Another trader also noted the tightening, but said some of the spread compression could be related to the rolling off of Treasuries.

"They look tighter, but that's really only the optical illusion of the roll off of Treasuries," the trader said. "In terms of absolute performance, not really, they're not getting that much better."

That roll-off effect could be at work again on Friday, the trader said.

"We get the seven-year roll today," the trader said. "I'm not sure what the roll on that is, but on Friday you're going to see seven-years 3 or 4 basis points tighter."

Callables take breather

Callable issuance slowed down on Wednesday, as was expected with the holiday, following a brisk pace in the first two days of the week.

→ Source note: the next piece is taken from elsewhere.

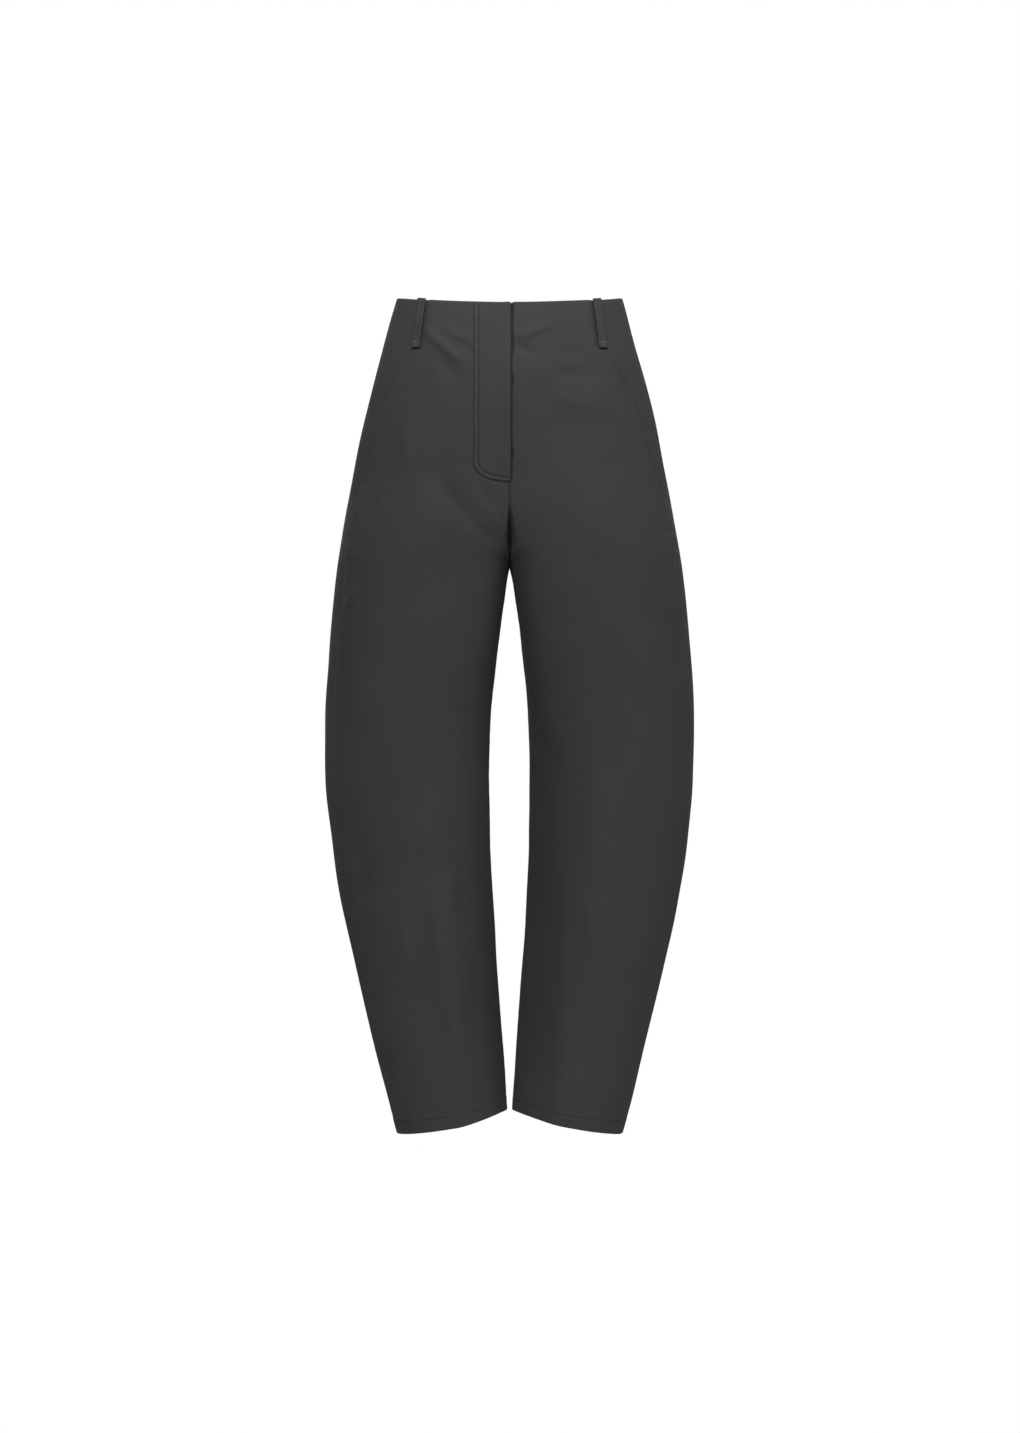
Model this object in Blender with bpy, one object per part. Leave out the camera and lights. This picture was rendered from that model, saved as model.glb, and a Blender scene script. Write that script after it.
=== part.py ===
"""Barrel leg trousers, filled out as they are when worn, with nobody in them.

Every cut piece is a thin closed wall on one surface, the skin of the trousers. The skin is a
stack of level rings, one leg each side: a ring is a rounded oval whose half width, depth and
place come from the SECTIONS table. Above the fork the oval reaches over the middle plane,
where it is cut off, so that the two sides meet in the centre seams and the crotch curve.

Frame: +Z up, the front faces -Y, the wearer's left is +X, and the origin is the middle of the
waist, where the wearer holds the trousers up. Sizes are in millimetres and the model in metres.
"""

import bpy
import bmesh
import numpy as np

MM = 0.001

# Cloth
WALL = 1.2
SEAM_GAP = 0.3
LAYER_GAP = 0.7
TURN_UP = 16.0
TURN_UP_WALL = 2.6

# Lengths down the trousers, from the waist
LENGTH = 1000.0
FORK = 323.0
POCKET_END = 248.0
WAIST_FADE = 150.0
HEM_FADE = 300.0

# The waist edge dips in front and rises behind, and the hem slants down to the outside
WAIST_SIDE_RISE = 3.7
WAIST_FRONT_DIP = 8.7
WAIST_FRONT_ROUND = 7.6
WAIST_BACK_RISE = 2.3
HEM_SLANT = 14.0

# A ring is an oval between a circle (2) and a rounded square (4)
OVAL = 2.1

# Each row is a ring: how far down it lies, its reach to the side, the reach of its inner edge as
# a share of that (-1 is a full oval over both legs, 0 touches the middle plane), its reach to the
# front and to the back, and how far behind the origin its side point lies.
SECTION_COLUMNS = ("down", "side", "inner", "front", "back", "middle")
SECTIONS = dict(zip(SECTION_COLUMNS, np.array([
    (-10.0, 134.8, -1.000, 95.0, 97.0, 0.0),
    (0.0, 137.9, -1.000, 97.0, 99.0, 0.0),
    (45.0, 150.6, -1.000, 104.0, 107.0, 1.0),
    (95.0, 164.8, -1.000, 111.0, 118.0, 3.0),
    (150.0, 178.2, -1.000, 115.0, 127.0, 5.0),
    (200.0, 188.4, -0.860, 117.0, 131.0, 6.0),
    (242.0, 196.4, -0.560, 117.0, 131.0, 5.0),
    (275.0, 202.4, -0.260, 116.0, 128.0, 3.0),
    (300.0, 206.6, -0.090, 114.5, 124.5, 2.0),
    (323.0, 210.1, 0.000, 112.5, 121.0, 1.0),
    (364.0, 214.8, 0.034, 109.0, 115.0, 0.0),
    (437.0, 220.9, 0.073, 103.0, 106.0, 0.0),
    (510.0, 224.5, 0.103, 97.0, 100.0, 0.0),
    (583.0, 223.9, 0.111, 92.0, 96.0, 1.0),
    (656.0, 217.0, 0.111, 87.0, 94.0, 3.0),
    (729.0, 206.2, 0.100, 81.0, 92.0, 5.0),
    (803.0, 189.7, 0.083, 75.0, 88.0, 7.0),
    (876.0, 172.5, 0.062, 69.0, 82.0, 8.0),
    (949.0, 154.9, 0.035, 63.0, 75.0, 8.0),
    (1020.0, 135.5, 0.012, 58.0, 69.0, 8.0),
]).T))

# The front of a ring has an oval of its own towards the middle plane. It is squarer beside the
# fork, where the thighs meet, and comes near to a straight slope from the knee down.
INNER_COLUMNS = ("down", "oval")
INNER = dict(zip(INNER_COLUMNS, np.array([
    (-10.0, 2.1),
    (190.0, 2.1),
    (260.0, 3.4),
    (323.0, 4.2),
    (400.0, 3.6),
    (480.0, 2.6),
    (560.0, 2.0),
    (640.0, 1.7),
    (700.0, 1.6),
    (860.0, 1.6),
    (960.0, 1.75),
    (1020.0, 1.85),
]).T))

# From the knee down the front of each leg is lopsided: its foremost line moves towards the middle
# plane by a share of the half width, more on the wearer's right, and outside that line the front
# is flatter. SHIN says how far this has set in at each level, from 0 to 1.
FOREMOST_SHIFT = {1: 0.10, -1: 0.32}
OUTER_OVAL = 2.4
SHIN_COLUMNS = ("down", "share")
SHIN = dict(zip(SHIN_COLUMNS, np.array([
    (400.0, 0.0),
    (520.0, 0.3),
    (620.0, 0.8),
    (700.0, 1.0),
    (860.0, 1.0),
    (960.0, 0.7),
    (1020.0, 0.5),
]).T))

# The side seam and the pocket mouth, as degrees that they lie in front of a ring's side point
SEAM_COLUMNS = ("down", "degrees")
SIDE_SEAM = dict(zip(SEAM_COLUMNS, np.array([
    (-10.0, 12.0),
    (100.0, 12.5),
    (170.0, 11.5),
    (212.0, 12.0),
    (248.0, 18.0),
    (290.0, 24.0),
    (330.0, 31.0),
    (380.0, 33.0),
    (430.0, 30.0),
    (510.0, 31.0),
    (650.0, 26.0),
    (800.0, 20.0),
    (1020.0, 14.0),
]).T))
POCKET_MOUTH = dict(zip(SEAM_COLUMNS, np.array([
    (-10.0, 39.0),
    (50.0, 40.5),
    (82.0, 37.3),
    (96.0, 34.2),
    (110.0, 30.7),
    (126.0, 28.4),
    (144.0, 27.0),
    (181.0, 25.0),
    (210.0, 22.6),
    (248.0, 18.3),
]).T))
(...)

FFCB was the standout issuer, accounting for about $2 billion of new callables on Monday and Tuesday, Effron said. The agency has been issuing callables because it has a sizable amount of notes that can be called soon, he added.

"Farm Credit is getting ready to refund or call a bunch of deals that were done earlier this year," Effron said. "So there's no balance sheet growth. They're basically just refunding."

The agency has issued notes in all sectors of the yield curve, but most of them came with very short calls of about three months, Effron said.

The other trader added that the current yield curve and low rates environment makes it attractive for issuers to reissue existing debt.

"Obviously with the steep curve and the tightening of spreads, any kinds of callable paper will get called," the trader said. "They're able to issue new ones at lower levels."

Positive break

The market will enter the break on a good note partly because the usual year-end buying may have come a little earlier, the trader said.

"There's better buyers of short paper," the trader said. "This year-end trade is happening a lot earlier than people expected. There's been a rush into short-term bills and that's spilling into everything else."

Even Temporary Liquidity Guarantee Program notes, which are backed by the Federal Deposit Insurance Corp., have recovered slightly after taking a beating the previous week.

"Guys were looking to buy FDIC paper," the trader said. "Those were hammered last week."

Effron added that FFCB is probably done with its callable offerings, which could ease supply.

"The market's strong, spreads have come in," he said. "There's a decent amount of supply out there, but I think Farm Credit's done. There'll be very little issuance or no issuance from Farm Credit on Friday."